The championship tennis match between Billie Jean King and Bobby Riggs in 1973 was not called the battle of the sexes for nothing. She was a skillful, reserved 28-year-old pro tennis champion and crusader for women’s rights. He was a loud-mouthed 55-year-old past-his-prime champ and obnoxious male chauvinist pig. She won, and came out as a lesbian at the same time. He lost, and found himself force-fed a gigantic portion of bitter-tasting crow that trashed what was left of his career. It’s a big story, on the court and behind the scenes, and Battle of the Sexes reduces the sauce to an exhilarating movie propelled by two mesmerizing star performances—Emma Stone and Steve Carell. The match, staged 44 years ago while an estimated 90 million people watched, was a corner stone in the fight for equality. The movie, as relevant now as the story was then, lacks the same spark as live tennis, but the two stars are equally dynamic and unforgettable as the original players. You won’t be bored.

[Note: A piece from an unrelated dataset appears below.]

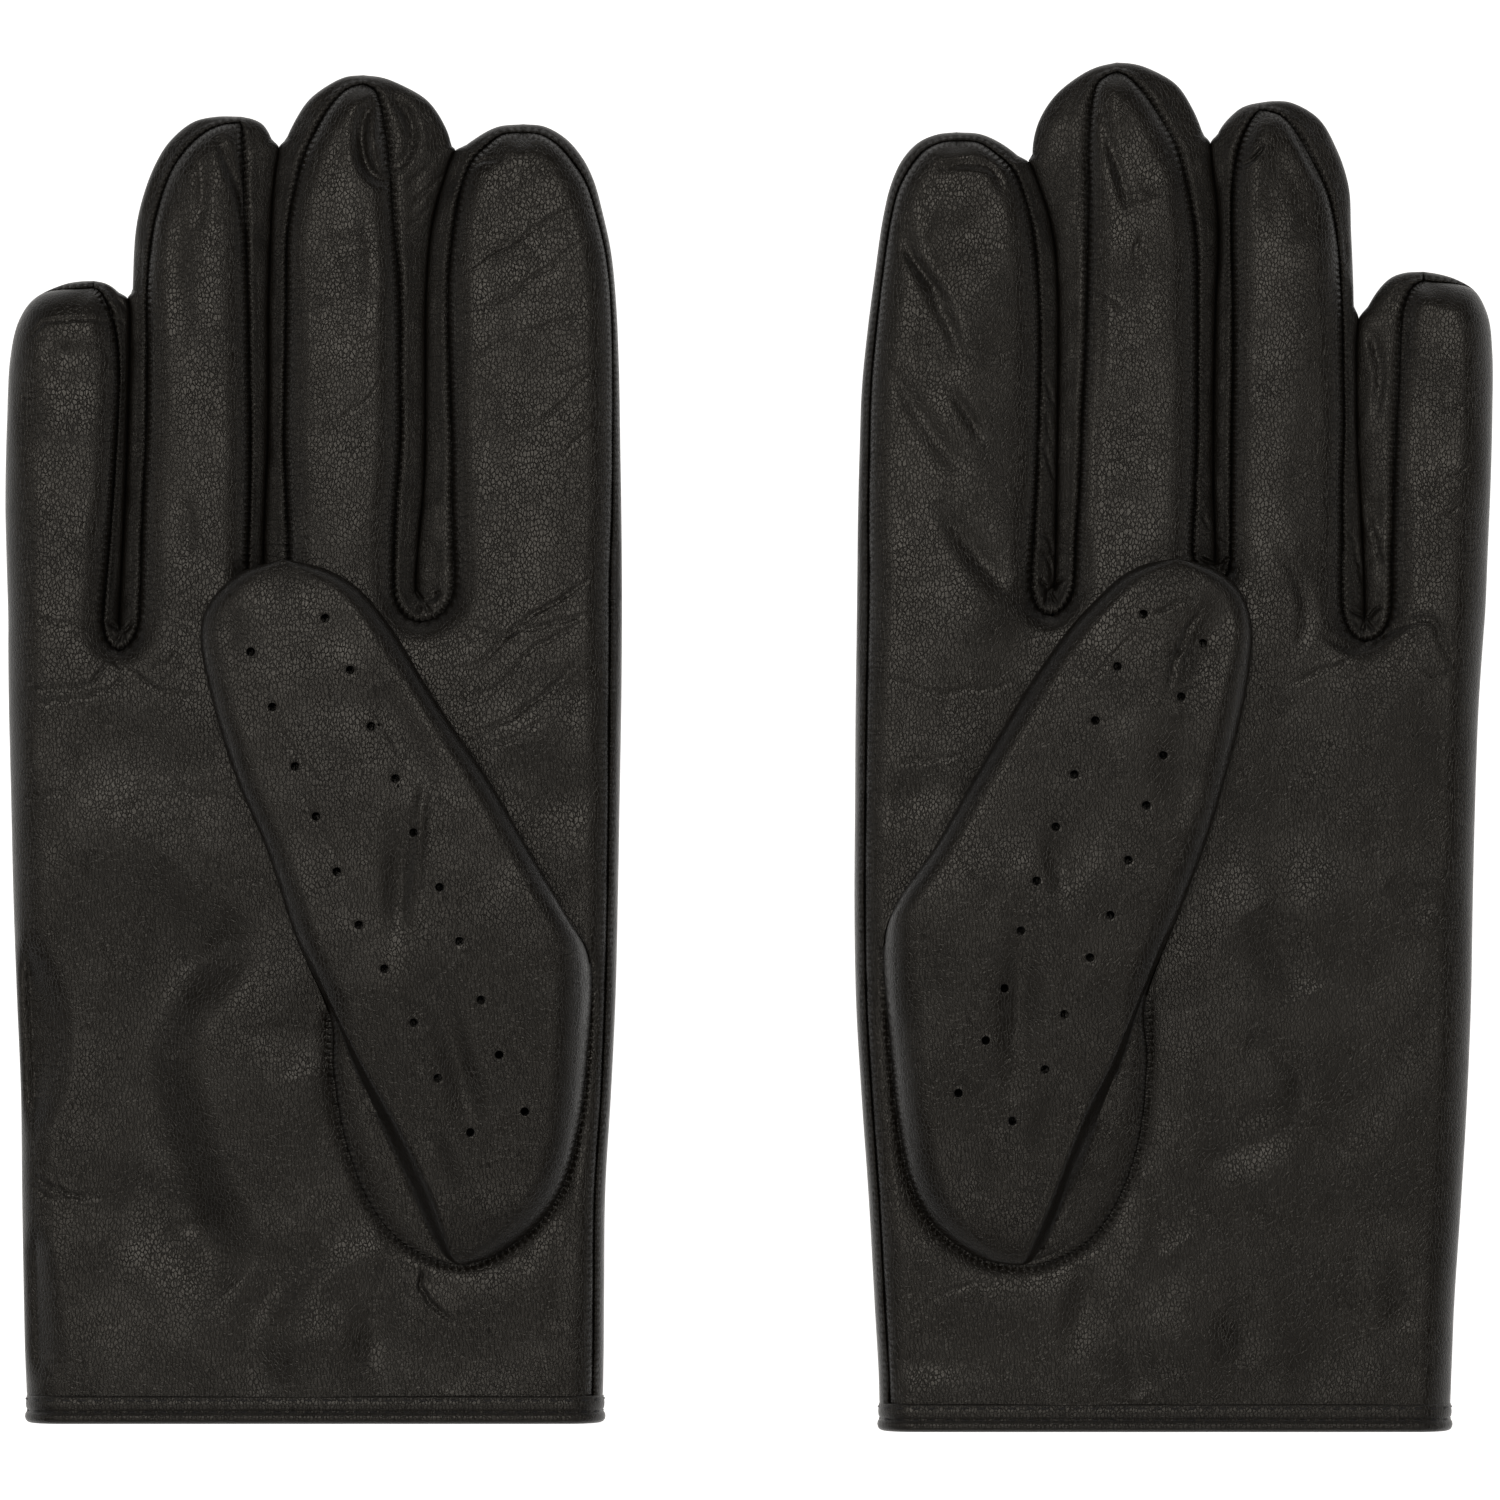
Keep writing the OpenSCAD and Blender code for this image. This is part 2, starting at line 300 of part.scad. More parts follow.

Billie Jean—happily married (on the surface) to her handsome husband Larry King (Austin Stowell), who was one of the founders of World Team Tennis—begins her battle for human rights at the 1972 U.S. open singles championship with an outspoken plea for higher pay for women in sports. Bobby immediately countered with sarcastic remarks to the press that men were faster, more competitive, and more popular with sports fans than women. To complicate her position, Jack Kramer, head of the U.S. Lawn Tennis Association (a commanding Bill Pullman) remained steadfast in his dedication to the supremacy of men and the inferiority of women, and refused to pay equal prize money for both sexes. The gauntlet was thrown. In retaliation, she formed the first women’s tennis association to prove the distaff side of sports was equal to men in every way—and in some ways better. Riggs was happily married, too (on the surface), to a beautiful wife named Priscilla (Elisabeth Shue) who stood by him publicly but privately despised his deplorable conduct before the press and his insults to women. He was dedicated to putting the “show” back in “chauvinism,” insisting women excelled in only two places—the kitchen and the bedroom. As the film heats up to the big championship showdown at the Houston Astrodome, he makes a fool of himself wearing funny costumes and posing naked with his racquet, while Billie Jean King begins an affair with a hairdresser on the Virginia Slims tour named Marilyn (Andrea Riseborough) that she fears will destroy her career if the sponsors find out. The film delves gingerly into her reluctance to come out of the closet as well as Bobby’s addiction to gambling. Despite her loyalty to Larry, her marriage sours when he unexpectedly joins her on tour and finds her sharing a double bed with Marilyn. In one of the film’s most revealing lines, both Larry and Marilyn concur: “We’re both sideshows. Her first love is tennis. If you get between her and the game, you’re gone.” Eventually they both are, although in a post-mortem frame we learn she remained friends with Larry and now she and her life partner are godmothers to his children with his second wife.
BATTLE OF THE SEXES ★★★ |
One caveat about Simon Beaufoy’s calibrated screenplay: it shows how King’s newfound sexuality became a distraction that damaged her game, and includes sex scenes for titillation, but omits that Marilyn outed the tennis star against her will in a nasty palimony suit that cost Billie Jean the income from her product endorsements with the World Tennis Association. No matter. Vigorously choreographed and suspensefully staged by co-directors Valerie Faris and Jonathan Dayton, the big match is breathlessly precision-timed and overwhelmingly exciting to watch, resulting in some of the best tennis ever captured on film. Emma Stone, with steel-rimmed glasses, no makeup and no eyeliner, really looks uncannily like King. She had doubles, coaches and trainers, of course, but you can see with your own eyes that she plays some serious tennis. Steve Carell is winning enough to make Riggs likable. Sexism in tennis still lurks in the shadows of every court, but I doubt if anyone could ever play John McEnroe with half as much charm.